By Toby Sterling
AMSTERDAM (Reuters) -Dutch health authorities called for pre-flight COVID-19 tests regardless of vaccination status for travel from outside the European Union, revealing that about 90% of the 62 people who tested positive on two flights from South Africa on Nov. 26 had been vaccinated.
Under rules in place at the time, more than 600 passengers were able to board the KLM airline flights from Johannesburg and Cape Town with either proof of vaccination or recent negative COVID-19 test results.
A spokesman for the health authority for Kennemerland, in which Schiphol airport is situated, said “around 90%” of those that tested positive had been vaccinated. KLM did not keep track of how individual passengers had met their preflight health requirements.
“By a combination of requiring tests before departure … and retesting five days after arrival, and knowing what happened, you can make flight safer,” said Jaap van Dissel, the head of infectious diseases at the Dutch Institute for Health (RIVM), in testimony to parliament on Wednesday. He also recommended quarantine for travellers from high-risk areas.

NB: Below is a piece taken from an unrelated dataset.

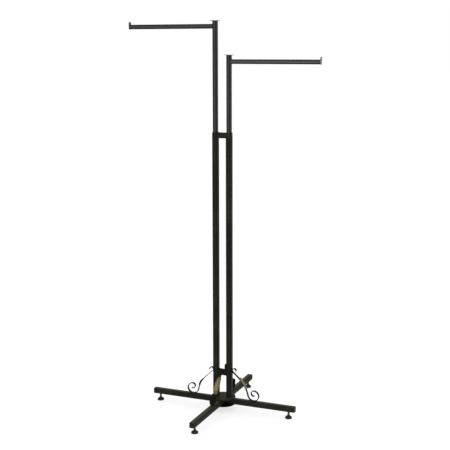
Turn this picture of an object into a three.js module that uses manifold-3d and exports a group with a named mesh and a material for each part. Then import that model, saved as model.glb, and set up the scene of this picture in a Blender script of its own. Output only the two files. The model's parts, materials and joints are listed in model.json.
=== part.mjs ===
// Two-arm garment rack on a four-legged base, in millimetres, +Z up.
// The origin is on the floor, under the middle of the hub.
// +X points along the right arm and -Y to the front.
import * as THREE from 'three';
import * as BufferGeometryUtils from 'three/addons/utils/BufferGeometryUtils.js';
import Module from 'manifold-3d';

const wasm = await Module();
wasm.setup();

// ---- driving dimensions ----
const GAP = 0.3; // left between pieces that touch
const WALL = 1.2; // wall of every square tube
const OUTER_SIDE = 25.4; // uprights, ties and legs
const INNER_SIDE = 20.6; // sliding tubes and arms
const CORNER_RADIUS = 2.2; // outside corner of a square tube

const RACK_HEIGHT = 1831; // top of the left cap, fully raised
const HOLE_PITCH = 76.2; // one height step
const HEIGHT_STEPS = 6; // from the lowest to the highest hole
const RIGHT_STEPS_DOWN = 2; // the right mast stands this many steps lower
const OUTER_TOP = 1327; // top of the two uprights
const UPRIGHT_OFFSET = 33.7; // from the middle to an upright's axis
const LOWER_TIE_BOTTOM = 172;
const INNER_LENGTH = 670;
const BUTTON_ABOVE_END = 60; // lock button above the sliding tube's lower end

const ARM_REACH = 433.5; // from a mast's axis to the outer face of its end plate
const ARM_DROPS = { left: 24, right: 28.5 }; // from each sliding tube's top to its arm's axis
const END_PLATE_THICKNESS = 2.5;
const END_PLATE_HEIGHT = 33;
const CAP_SIDE = 36;
const CAP_THICKNESS = 2.2;

const LEG_BOTTOM = 34; // floor to the underside of a leg
const LEG_REACH = 364; // from the middle to the outer face of a leg's cap
const LEG_START = 13.2; // from the middle to the inner end of a leg tube
const HUB_RADIUS = 60;
const HUB_THICKNESS = 4.8;
const BOLT_REACH = 38; // from the middle to a hub bolt
const BOLT_RADIUS = 4;
const FOOT_REACH = 332; // from the middle to a levelling foot
const PAD_RADIUS = 16.2;
const PAD_HEIGHT = 13;
const STEM_RADIUS = 4.76;
const STEM_TOP = 46;

const STRIP_WIDTH = 12.7; // scroll strip
const STRIP_THICKNESS = 3.2;
const LEAF_WIDTH = 28;
const LEAF_CUP = 4.2; // how far the leaf's edges are bent up from its rib

// ---- worked out from them ----
const LEG_TOP = LEG_BOTTOM + OUTER_SIDE;
const HUB_TOP = LEG_TOP + GAP + HUB_THICKNESS;
const OUTER_BORE = OUTER_SIDE - 2 * WALL;
const INNER_BORE = INNER_SIDE - 2 * WALL;
const ROUND_STEPS = 16;
const CORNER_STEPS = 3;

// ---- looks ----
function material(color, roughness, metalness) {
  return new THREE.MeshStandardMaterial({ color, roughness, metalness });
}

const blackPaint = material(0x2b2b27, 0.6, 0.3);
const greyPaint = material(0x45453f, 0.5, 0.4);
const scrollPaint = material(0x6b5a36, 0.5, 0.5);
const zinc = material(0x8a8a87, 0.4, 0.7);
const steel = material(0x2e2e2c, 0.45, 0.8);
const plastic = material(0x1d1d1c, 0.5, 0);

// ---- solids ----
function toSolid(geometry) {
  const bare = geometry.clone();
  bare.deleteAttribute('normal');
  bare.deleteAttribute('uv');
  const merged = BufferGeometryUtils.mergeVertices(bare);
  const mesh = new wasm.Mesh({
    numProp: 3,
    vertProperties: new Float32Array(merged.attributes.position.array),
    triVerts: new Uint32Array(merged.index.array),
  });
  return new wasm.Manifold(mesh);
}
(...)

The RIVM’s advice, not yet adopted by the Dutch government, is that only a PCR test taken 48 hours before arrival in the Netherlands be accepted, and that it be required regardless of vaccination status.
Countries around the world are sharpening flight rules after the discovery of the Omicron variant of the virus, dubbed a “variant of concern” by the World Health Organization, due to worries it could resist vaccinations and prolong the COVID-19 pandemic.

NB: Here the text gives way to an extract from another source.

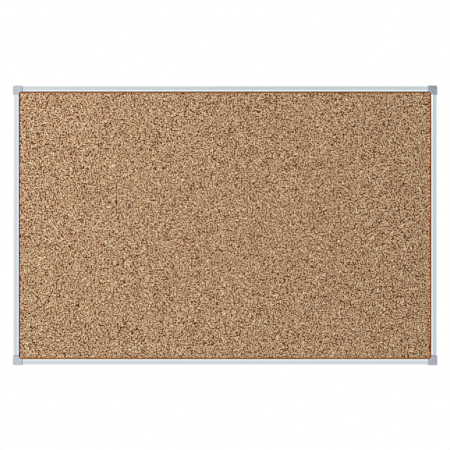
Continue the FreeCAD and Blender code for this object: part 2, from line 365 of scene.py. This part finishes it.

The Dutch government has said it is considering the RIVM’s reommendations but it wants any decision to be made at the EU level. France, Portugal and Ireland have already adopted similar policies https://www.reuters.com/business/aerospace-defense/global-airlines-prepare-omicron-induced-volatility-2021-12-01.

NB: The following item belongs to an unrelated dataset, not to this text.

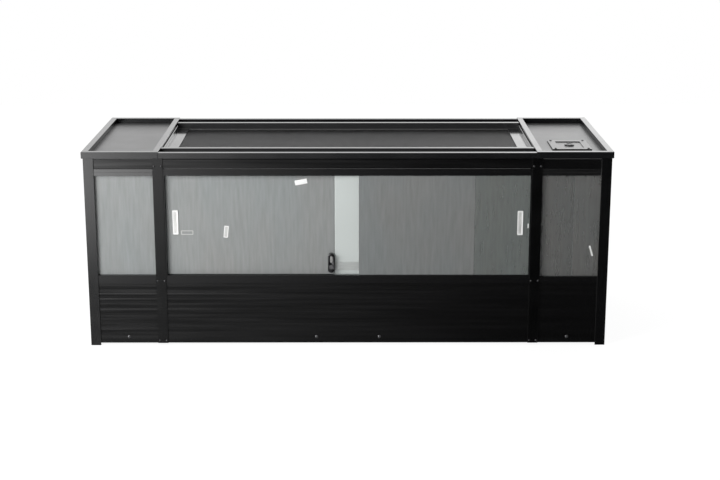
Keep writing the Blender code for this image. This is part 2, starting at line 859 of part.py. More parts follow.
def build_cable_port(black, drill):
    """Screwed plate with a square pocket, a raised ring in its middle and a plug. The
    plate and its cutters are made about their own middle and then put in place."""
    floor = plate_pocket_floor
    ring_top = floor + ring_height
    plate = box("cable_plate", (-plate_width / 2, -plate_depth / 2, 0),
                (plate_width / 2, plate_depth / 2, plate_thickness), black, edge_metal)
    pocket = bmesh.new()
    add_box(pocket, (-plate_pocket_width / 2, -plate_pocket_depth / 2, floor),
            (plate_pocket_width / 2, plate_pocket_depth / 2, 2 * plate_thickness))
    ring = bmesh.new()
    ring_in = port_radius - ring_height / 2
    add_lathe(ring, [(ring_in, floor / 2), (ring_radius, floor / 2),
                     (ring_radius, ring_top - edge_board),
                     (ring_radius - edge_board, ring_top), (ring_in, ring_top)],
              (0, 0), "Z", 32)
    bore = bmesh.new()
    add_lathe(bore, [(0, 2 * ring_top), (port_radius, 2 * ring_top),
                     (port_radius, -plate_thickness), (0, -plate_thickness)],
              (0, 0), "Z", 32)
    pocket_cutter = make_cutter("plate_pocket", pocket)
    ring_piece = make_cutter("port_ring", ring)
    bore_cutter = make_cutter("port_bore", bore)
    for thing in (plate, pocket_cutter, ring_piece, bore_cutter):
        thing.location = (port_x, port_y, plate_bottom)
    cut(plate, pocket_cutter)
    union = plate.modifiers.new("raised ring", "BOOLEAN")
    union.operation = "UNION"
    union.object = ring_piece
    cut(plate, bore_cutter)
    cut(plate, drill)

    head = port_radius - plug_play
    spigot = panel_hole_radius - plug_play
    head_top = plate_bottom + plug_head
    turned = bmesh.new()
    add_lathe(turned, [(0, head_top), (head - edge_board, head_top),
                       (head, head_top - edge_board), (head, plate_bottom),
                       (spigot, plate_bottom), (spigot, panel_top - plug_spigot),
                       (0, panel_top - plug_spigot)], (port_x, port_y), "Z", 24)
    return make_piece("cable_plug", turned, black, smooth=True)


def main():
    clear_scene()
    metal = make_material("black coated profile", (0.020, 0.021, 0.023), 0.38)
    black = make_material("black board", (0.016, 0.016, 0.017), 0.50)
    plastic = make_material("black track plastic", (0.024, 0.025, 0.027), 0.42)
    clear = make_material("glass", (0.80, 0.86, 0.84), 0.05, alpha=0.35)
    film = make_material("pale film", (0.72, 0.77, 0.75), 0.45)
    white = make_material("white plastic", (0.82, 0.82, 0.80), 0.40)
    steel = make_material("bright steel", (0.60, 0.60, 0.60), 0.30, metallic=1.0)
    chrome = make_material("lock barrel metal", (0.70, 0.70, 0.70), 0.18, metallic=1.0)
    dark_steel = make_material("black screws", (0.05, 0.05, 0.05), 0.35, metallic=0.6)
    mesh_black = make_material("black screen wire", (0.03, 0.03, 0.03), 0.45)

    drill = build_screws(dark_steel)
    build_posts(metal)
    build_mullions(metal)
    build_boards(black, drill)
    build_top_boards(black, drill)
    build_rim(metal)
    build_tracks(plastic)
    build_windows(clear)
    left_door, right_door = build_doors(clear, film, white)
    bar, body, barrel = build_lock(black, steel, chrome)
    screen = build_screen(metal, mesh_black)
    plug = build_cable_port(black, drill)

    middle_z = (pane_bottom + pane_top) / 2
    hold("left_door", ((left_pane_end - pane_outer) / 2, sum(rear_pane) / 2, middle_z),
         left_door + [bar])
    hold("right_door", ((right_pane_end + pane_outer) / 2, sum(front_pane) / 2, middle_z),
         right_door + [body])
    hold("lock_axis", (lock_x, lock_front, bar_z), [barrel])
    hold("screen_lid", (0, 0, screen_under), screen)
    hold("cable_plug_axis", (port_x, port_y, panel_top), [plug])


main()
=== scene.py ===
"""Looks of a front-opening reptile cage: black coated frame, film-covered glass, screen top.

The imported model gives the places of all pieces. Most of its pieces are kept and finished
here. The pieces that need a finer shape are worked out below and stand for their nodes.
"""

import math

import bmesh
import bpy
import numpy as np
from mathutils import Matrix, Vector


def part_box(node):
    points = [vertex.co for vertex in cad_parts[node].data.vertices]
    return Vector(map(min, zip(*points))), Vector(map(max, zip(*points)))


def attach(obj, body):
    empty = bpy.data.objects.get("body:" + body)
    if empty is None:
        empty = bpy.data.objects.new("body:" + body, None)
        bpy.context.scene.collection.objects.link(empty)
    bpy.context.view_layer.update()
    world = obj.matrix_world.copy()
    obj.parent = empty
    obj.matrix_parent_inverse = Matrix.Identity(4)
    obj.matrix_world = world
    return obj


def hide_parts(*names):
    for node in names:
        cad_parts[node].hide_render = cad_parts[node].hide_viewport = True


bl_info = {
    "name": "Reptile cage",
    "version": (1, 0, 0),
    "blender": (4, 5, 0),
    "location": "3D View > Sidebar > Reptile cage",
    "description": "Finishes, fine pieces and stage of a reptile cage",
    "category": "Object",
}

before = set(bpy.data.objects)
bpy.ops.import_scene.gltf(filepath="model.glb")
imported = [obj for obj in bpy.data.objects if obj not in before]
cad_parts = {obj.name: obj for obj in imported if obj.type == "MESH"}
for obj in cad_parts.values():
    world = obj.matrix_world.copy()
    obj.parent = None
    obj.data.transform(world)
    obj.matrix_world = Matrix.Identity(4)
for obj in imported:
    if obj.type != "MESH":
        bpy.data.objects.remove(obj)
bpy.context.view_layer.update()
SIDES = ("left", "right")


def pair(name):
    """Names of a left and a right piece."""
    return [f"{name}_{side}" for side in SIDES]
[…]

Health authorities in Kennemerland also said on Thursday they were releasing more than half of the infected passengers, who had been kept in isolation at a hotel near the airport, after subsequent tests showed they were no longer carrying the virus.
The authorities did not say whether any of the 14 passengers that were found to be infected with the Omicron variant of the virus were being released, citing privacy reasons.
“Persons that tested positive (a second time) will remain in isolation. Their situation varies … some have symptoms, others don’t or barely,” Kennemerland health director Bert van Velden said.